For the first time, a person with disabilities wins an award in Japan. The author is recognised for her humorous novel, “Hanchibakku” (Hunchback). “I wrote this with the mind that there are not many authors like me," Ichikawa said.

Tokyo (AsiaNews/Agencies) – Japanese author Saou Ichikawa has won the Akutagawa Prize, Japan’s most prestigious award for up-and-coming writers.

Ichikawa, who has congenital myopathy, was recognised for her novel “Hanchibakku” (Hunchback), a humorous work centred on a woman with disabilities, in which she highlights – and sometimes criticises – the privileges of able-bodied people.

The writer is the first person with physical disabilities to win the prestigious literary prize for a novel in which she candidly recounts the frustrations and desires of a woman with disabilities.

Ichikawa was diagnosed with congenital myopathy, an incurable disease characterised by muscle weakness, early in her life, for this reason, she is in a wheelchair and has had to rely on a ventilator since the age of 14.

"I wrote this with the mind that there are not many authors (with severe disabilities) like me," Ichikawa said at the news conference announcing the awards.

“I would like everyone to think about why it is that a work like this became a first to win the Akutagawa Prize in 2023,” said the 43-year-old, a hint to the major, sometimes insurmountable obstacles a person with disabilities encounters in every experience, act and deed in life.

Writer Keiichiro Hirano, a member of the panel that assigned the Akugatawa Prize, stressed that Ichikawa's novel won overwhelming support in the vote for its strength.

“She critically dismantled social norms and etiquette through the use of the protagonist’s difficulties,” he said.

The official award ceremony is set in Tokyo in late August, when the author will receive one million yen prize money (about US$ 7,000).

At the press conference, Ichikawa spoke with difficulty using her thumb to regulate a stoma, a hole in the windpipe that helps her breathe.

On this occasion she talked about the novel’s protagonist, a disabled woman like herself who lives alone in a house, attached to a ventilator.

With irony and humour, she describes herself as someone with a stooped back, a “hunchbacked monster”, detailing her real life and the many hardships she encounters every day, as well as her resentment towards the behaviour of some able-bodied people.

Ichikawa has always been a great reader.
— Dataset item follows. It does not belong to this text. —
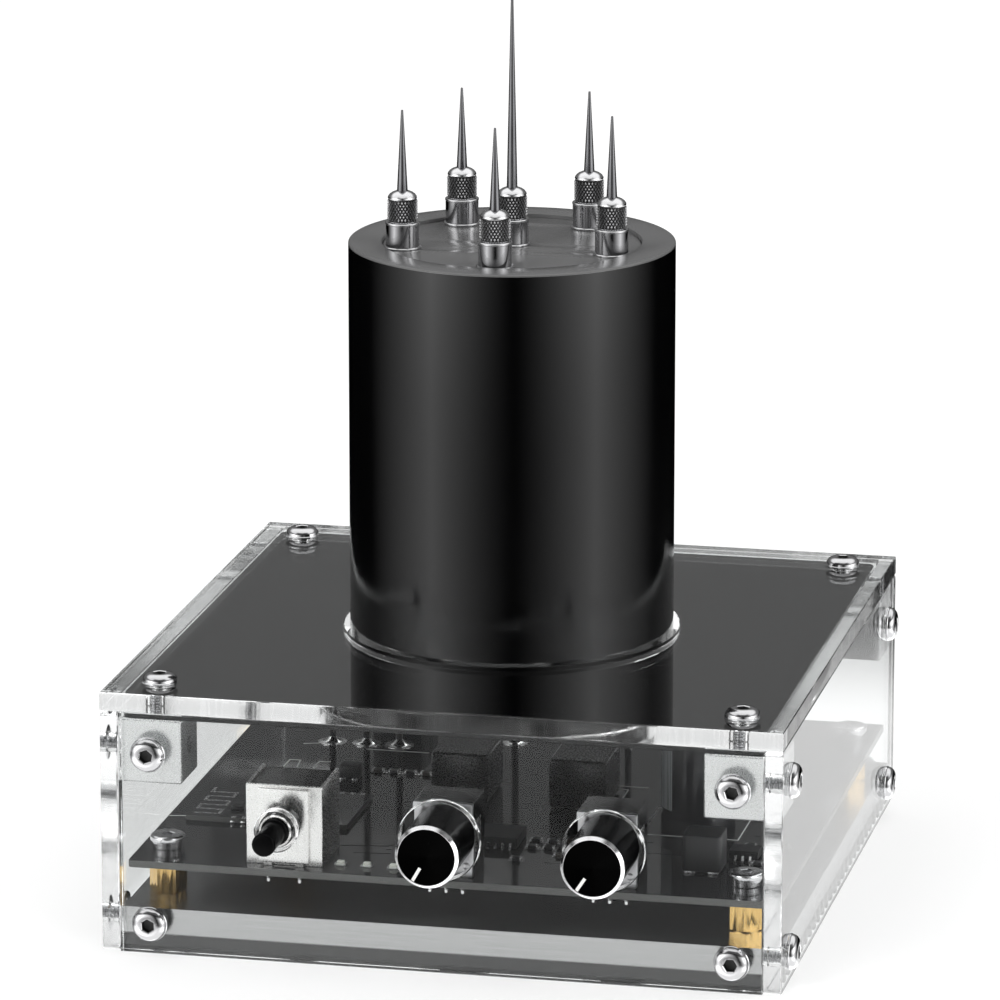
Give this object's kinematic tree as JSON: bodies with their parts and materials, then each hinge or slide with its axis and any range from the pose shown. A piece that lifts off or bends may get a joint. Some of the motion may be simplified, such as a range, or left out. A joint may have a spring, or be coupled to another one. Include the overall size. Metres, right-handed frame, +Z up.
{
  "type": "desktop resonant transformer",
  "caption": "Clear square case with a circuit board and finned base, a round black coil tower on top with upright needle electrodes, and a push switch and two knobs in front.",
  "frame": {"origin": "centre of the case's square footprint, at the underside that it stands on", "axes": "+Z up along the coil tower, -Y out of the front sheet with the controls, +X to the right of someone who faces the controls"},
  "size_m": [0.1194, 0.1265, 0.1561],
  "materials": {
    "acrylic": "clear, polished",
    "deck_black": "smooth",
    "tower_black": "high gloss",
    "base_aluminium": "milled",
    "block_nickel": "satin plated",
    "screw_steel": "polished stainless",
    "inner_steel": "plain",
    "brass": "bright",
    "board_black": "solder mask",
    "module_black": "solder mask",
    "switch_metal": "pressed sheet",
    "housing_black": "moulded",
    "spring_steel": "drawn wire",
    "film_black": "moulded",
    "sleeve_black": "shrink sleeve",
    "ferrite_grey": "sintered",
    "chip_black": "moulded",
    "chip_grey": "ceramic",
    "led_white": "clear resin",
    "lead_black": "sleeved wire",
    "solder": "bright",
    "inlet_black": "moulded",
    "inlet_pin_steel": "plated",
    "coil_base_black": "moulded",
    "former_white": "tube",
    "copper_wire": "enamelled wire",
    "bonding_brass": "sheet",
    "post_nickel": "plated, satin",
    "plunger_black": "moulded",
    "knob_black": "black anodised",
    "shaft_aluminium": "turned",
    "needle_steel": "ground",
    "cap_nickel": "plated"
  },
  "bodies": {
    "case": {"top_sheet": "acrylic", "front_panel": "acrylic", "back_panel": "acrylic", "left_panel": "acrylic", "right_panel": "acrylic", "deck": "deck_black", "tower_shell": "tower_black", "electrode_plate": "tower_black", "heat_sink": "base_aluminium", "corner_blocks": "block_nickel", "top_screws": "screw_steel", "wall_screws": "screw_steel", "board_screws": "inner_steel", "board_washers": "inner_steel", "coil_base_screws": "inner_steel", "post_nuts": "inner_steel", "standoffs": "brass", "secondary_lead": "brass", "circuit_board": "board_black", "radio_module": "module_black", "switch_frame": "switch_metal", "switch_faceplate": "switch_metal", "potentiometer_faces": "switch_metal", "switch_housing": "housing_black", "potentiometer_bodies": "housing_black", "switch_spring": "spring_steel", "film_capacitors": "film_black", "reservoir_capacitor": "sleeve_black", "inductor": "ferrite_grey", "board_chips": "chip_black", "chip_parts": "chip_grey", "indicator_leds": "led_white", "coil_leads": "lead_black", "solder_joints": "solder", "power_inlet": "inlet_black", "inlet_pin": "inlet_pin_steel", "coil_base": "coil_base_black", "primary_former": "former_white", "secondary_former": "former_white", "primary_winding": "copper_wire", "secondary_winding": "copper_wire", "bonding_plate": "bonding_brass", "electrode_posts": "post_nickel"},
    "button": {"switch_plunger": "plunger_black"},
    "left_dial": {"left_knob": "knob_black", "left_shaft": "shaft_aluminium"},
    "right_dial": {"right_knob": "knob_black", "right_shaft": "shaft_aluminium"},
    "needle_0_lift": {"needle_0": "needle_steel"},
    "cap_0_turn": {"knurled_cap_0": "cap_nickel"},
    "needle_1_lift": {"needle_1": "needle_steel"},
    "cap_1_turn": {"knurled_cap_1": "cap_nickel"},
    "needle_2_lift": {"needle_2": "needle_steel"},
    "cap_2_turn": {"knurled_cap_2": "cap_nickel"},
    "needle_3_lift": {"needle_3": "needle_steel"},
    "cap_3_turn": {"knurled_cap_3": "cap_nickel"},
    "needle_4_lift": {"needle_4": "needle_steel"},
    "cap_4_turn": {"knurled_cap_4": "cap_nickel"},
    "needle_5_lift": {"needle_5": "needle_steel"},
    "cap_5_turn": {"knurled_cap_5": "cap_nickel"}
  },
  "joints": [
    {"name": "button_press", "type": "slide", "parent": "case", "child": "button", "axis": [0, 1, 0], "range_m": [0, 0.002], "stiffness_N_per_m": 400, "springref_m": -0.002, "deforming": ["switch_spring"]},
    {"name": "left_dial_turn", "type": "hinge", "parent": "case", "child": "left_dial", "pos_m": [0, -0.058, 0.0228], "axis": [0, 1, 0], "range_deg": [0, 300]},
    {"name": "right_dial_turn", "type": "hinge", "parent": "case", "child": "right_dial", "pos_m": [0.0279, -0.058, 0.0228], "axis": [0, 1, 0], "range_deg": [0, 300]},
    {"name": "needle_0_rise", "type": "slide", "parent": "case", "child": "needle_0_lift", "axis": [0, 0, 1], "range_m": [0, 0.0028]},
    {"name": "cap_0_unscrew", "type": "hinge", "parent": "needle_0_lift", "child": "cap_0_turn", "pos_m": [0, 0, 0.1168], "axis": [0, 0, 1], "range_deg": [0, 1440]},
    {"name": "needle_1_rise", "type": "slide", "parent": "case", "child": "needle_1_lift", "axis": [0, 0, 1], "range_m": [0, 0.0028]},
    {"name": "cap_1_unscrew", "type": "hinge", "parent": "needle_1_lift", "child": "cap_1_turn", "pos_m": [0.00115, -0.01886, 0.1168], "axis": [0, 0, 1], "range_deg": [0, 1440]},
    {"name": "needle_2_rise", "type": "slide", "parent": "case", "child": "needle_2_lift", "axis": [0, 0, 1], "range_m": [0, 0.0028]},
    {"name": "cap_2_unscrew", "type": "hinge", "parent": "needle_2_lift", "child": "cap_2_turn", "pos_m": [0.0183, -0.00473, 0.1168], "axis": [0, 0, 1], "range_deg": [0, 1440]},
    {"name": "needle_3_rise", "type": "slide", "parent": "case", "child": "needle_3_lift", "axis": [0, 0, 1], "range_m": [0, 0.0028]},
    {"name": "cap_3_unscrew", "type": "hinge", "parent": "needle_3_lift", "child": "cap_3_turn", "pos_m": [0.01016, 0.01594, 0.1168], "axis": [0, 0, 1], "range_deg": [0, 1440]},
    {"name": "needle_4_rise", "type": "slide", "parent": "case", "child": "needle_4_lift", "axis": [0, 0, 1], "range_m": [0, 0.0028]},
    {"name": "cap_4_unscrew", "type": "hinge", "parent": "needle_4_lift", "child": "cap_4_turn", "pos_m": [-0.01202, 0.01458, 0.1168], "axis": [0, 0, 1], "range_deg": [0, 1440]},
    {"name": "needle_5_rise", "type": "slide", "parent": "case", "child": "needle_5_lift", "axis": [0, 0, 1], "range_m": [0, 0.0028]},
    {"name": "cap_5_unscrew", "type": "hinge", "parent": "needle_5_lift", "child": "cap_5_turn", "pos_m": [-0.01758, -0.00693, 0.1168], "axis": [0, 0, 1], "range_deg": [0, 1440]}
  ],
  "couplings": [
    {"joint": "cap_0_unscrew", "follows": "needle_0_rise", "rad_per_m": 8976},
    {"joint": "cap_1_unscrew", "follows": "needle_1_rise", "rad_per_m": 8976},
    {"joint": "cap_2_unscrew", "follows": "needle_2_rise", "rad_per_m": 8976},
    {"joint": "cap_3_unscrew", "follows": "needle_3_rise", "rad_per_m": 8976},
    {"joint": "cap_4_unscrew", "follows": "needle_4_rise", "rad_per_m": 8976},
    {"joint": "cap_5_unscrew", "follows": "needle_5_rise", "rad_per_m": 8976}
  ]
}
Growing up, she spent most of her time at home and had “nothing to do other than read”.

After the age of 20, her dream was having a job that would make her independent, but that was not the case. Eventually, she turned to writing, but gave it up since she did not like what she had written.

She began reading light novels, a popular Japanese genre for young adult books, which give her a new spark. This led to writing a book to help reflect on the topic of disability, but also laugh.

In March of this year, she completed a correspondence course at Waseda University’s School of Human Sciences studying how people with disabilities are represented in literature. “Examples were so scarce that (I decided) I should add to them myself,” she said.

"Hanchibakku" is Saou Ichikawa's first work, published in the May issue of Bungakukai, a literary magazine, immediately winning the publication’s Newcomer Award.

The novel is about Shuka Izawa, a woman with a curved spine caused by a congenital hereditary muscle disease, who uses an electric wheelchair and ventilator and lives in a group home where her wealthy parents left her, rarely venturing outside.